PROVIDED MATERIAL =
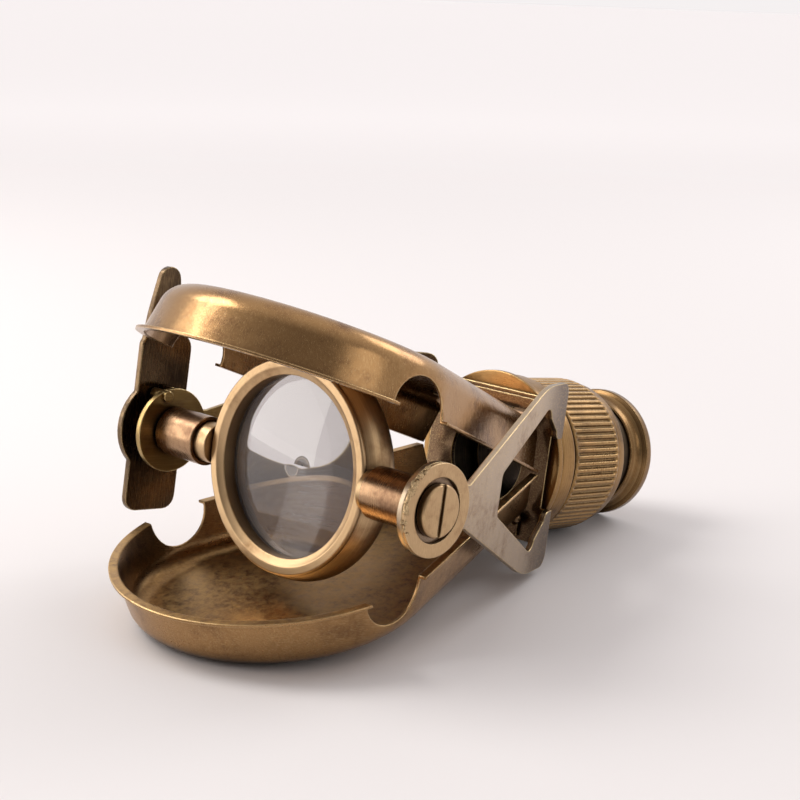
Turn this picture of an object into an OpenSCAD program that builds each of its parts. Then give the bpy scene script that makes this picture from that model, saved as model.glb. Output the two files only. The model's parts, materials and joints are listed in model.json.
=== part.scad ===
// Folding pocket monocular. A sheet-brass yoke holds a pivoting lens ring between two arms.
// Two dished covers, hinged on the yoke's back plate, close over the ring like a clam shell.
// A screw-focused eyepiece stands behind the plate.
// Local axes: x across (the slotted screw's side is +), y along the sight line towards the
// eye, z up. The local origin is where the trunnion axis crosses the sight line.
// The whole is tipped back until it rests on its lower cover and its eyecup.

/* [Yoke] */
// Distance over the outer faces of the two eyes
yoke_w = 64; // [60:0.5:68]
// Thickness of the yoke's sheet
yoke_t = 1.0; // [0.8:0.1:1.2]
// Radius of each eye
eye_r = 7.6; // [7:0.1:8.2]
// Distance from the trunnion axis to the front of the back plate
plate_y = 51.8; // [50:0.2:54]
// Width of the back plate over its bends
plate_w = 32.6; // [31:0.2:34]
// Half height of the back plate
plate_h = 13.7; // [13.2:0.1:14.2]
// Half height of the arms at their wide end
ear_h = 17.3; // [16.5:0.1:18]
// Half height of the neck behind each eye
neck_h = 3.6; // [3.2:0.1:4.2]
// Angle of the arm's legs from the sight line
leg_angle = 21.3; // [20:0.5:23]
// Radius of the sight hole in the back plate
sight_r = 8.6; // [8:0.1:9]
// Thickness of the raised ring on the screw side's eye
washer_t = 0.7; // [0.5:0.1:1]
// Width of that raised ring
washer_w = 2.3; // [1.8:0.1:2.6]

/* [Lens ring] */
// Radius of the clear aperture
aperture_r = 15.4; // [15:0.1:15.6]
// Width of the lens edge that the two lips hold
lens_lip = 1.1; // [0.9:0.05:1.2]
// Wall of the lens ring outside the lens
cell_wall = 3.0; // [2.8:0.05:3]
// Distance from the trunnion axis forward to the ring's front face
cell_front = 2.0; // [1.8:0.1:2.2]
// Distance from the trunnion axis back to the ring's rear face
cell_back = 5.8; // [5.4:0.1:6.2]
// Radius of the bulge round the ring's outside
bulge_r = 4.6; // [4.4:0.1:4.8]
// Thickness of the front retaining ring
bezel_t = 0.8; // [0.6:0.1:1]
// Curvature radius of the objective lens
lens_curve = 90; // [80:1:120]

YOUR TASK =
Write out the listing's lines exactly, from its first line through the line that contains "washer_w = 2.3; // [1.8:0.1:2.6]", and stop there.

TASK ANSWER =
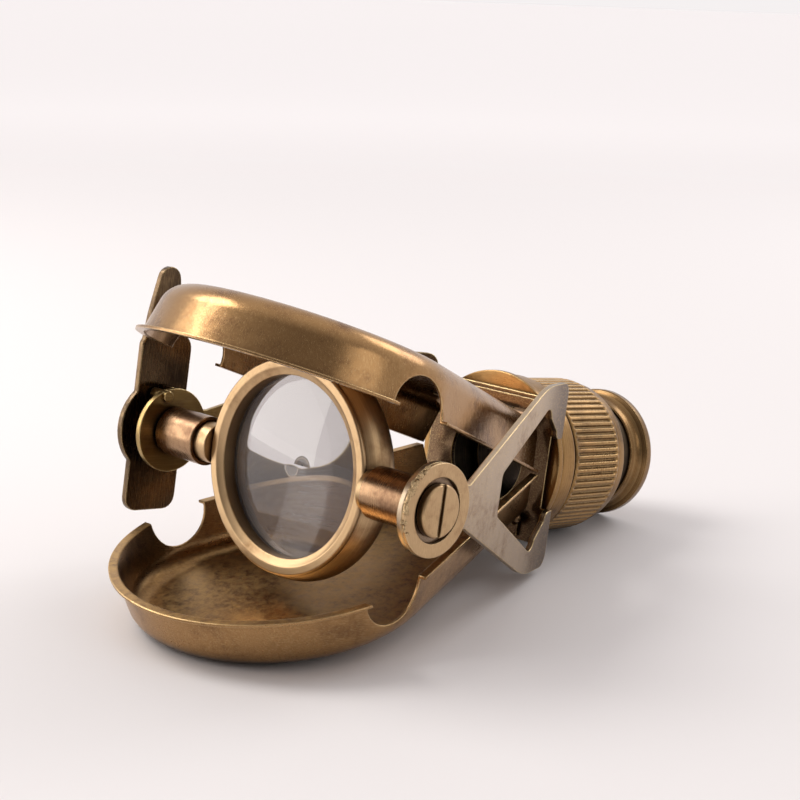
Turn this picture of an object into an OpenSCAD program that builds each of its parts. Then give the bpy scene script that makes this picture from that model, saved as model.glb. Output the two files only. The model's parts, materials and joints are listed in model.json.
=== part.scad ===
// Folding pocket monocular. A sheet-brass yoke holds a pivoting lens ring between two arms.
// Two dished covers, hinged on the yoke's back plate, close over the ring like a clam shell.
// A screw-focused eyepiece stands behind the plate.
// Local axes: x across (the slotted screw's side is +), y along the sight line towards the
// eye, z up. The local origin is where the trunnion axis crosses the sight line.
// The whole is tipped back until it rests on its lower cover and its eyecup.

/* [Yoke] */
// Distance over the outer faces of the two eyes
yoke_w = 64; // [60:0.5:68]
// Thickness of the yoke's sheet
yoke_t = 1.0; // [0.8:0.1:1.2]
// Radius of each eye
eye_r = 7.6; // [7:0.1:8.2]
// Distance from the trunnion axis to the front of the back plate
plate_y = 51.8; // [50:0.2:54]
// Width of the back plate over its bends
plate_w = 32.6; // [31:0.2:34]
// Half height of the back plate
plate_h = 13.7; // [13.2:0.1:14.2]
// Half height of the arms at their wide end
ear_h = 17.3; // [16.5:0.1:18]
// Half height of the neck behind each eye
neck_h = 3.6; // [3.2:0.1:4.2]
// Angle of the arm's legs from the sight line
leg_angle = 21.3; // [20:0.5:23]
// Radius of the sight hole in the back plate
sight_r = 8.6; // [8:0.1:9]
// Thickness of the raised ring on the screw side's eye
washer_t = 0.7; // [0.5:0.1:1]
// Width of that raised ring
washer_w = 2.3; // [1.8:0.1:2.6]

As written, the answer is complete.